While religion and humility do not go together, religion and fear certainly do. After all, Proverbs 9:10 says, “the fear of the Lord is the beginning of wisdom.”

President Obama began his remarks by, as Martin Luther King Jr. once put it, “merely mouth[ing] pious irrelevancies and sanctimonious trivialities.” This terrible, fearful, and internally inconsistent message marred what no doubt intended to be a positive overall message.

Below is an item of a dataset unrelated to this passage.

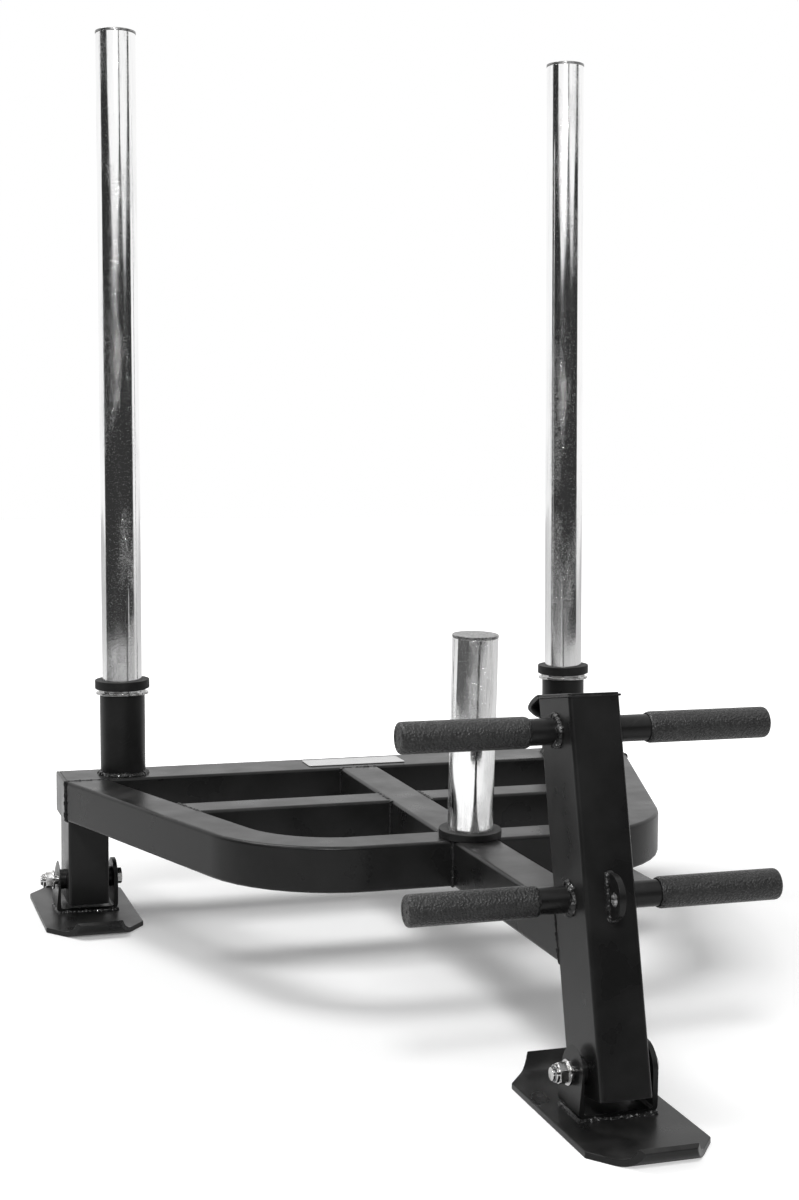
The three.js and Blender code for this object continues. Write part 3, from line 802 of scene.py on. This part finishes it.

To his credit, President Obama did acknowledge freethinkers, noting that “freedom of religion” includes the freedom “to practice no faith at all.” But that uncontroversial statement was spoiled, not only by his contradictory first lines, but the forum in which it was delivered. Freedom of religion does not truly exist without freedom from religion — and both require a government that is free from religion. The positive parts of Obama’s message rang hollow in the room full of conservative Christian politicians at an event organized by the shadow Christian organization dubbed “The Fellowship” that began during the Red Scare of the 1950s. See Jeff Sharlet, The Family: The Secret Fundamentalism at the Heart of American Power.

As is now the fashion, the president concluded by quoting the words of that bastion of morality, Richard Nixon­ — the first president to end a speech with that now hackneyed canard: “God bless America.”  Of course, like every other president, President Obama neglected to credit Nixon with first using the phrase on April 30, 1973, to distract from the growing Watergate scandal.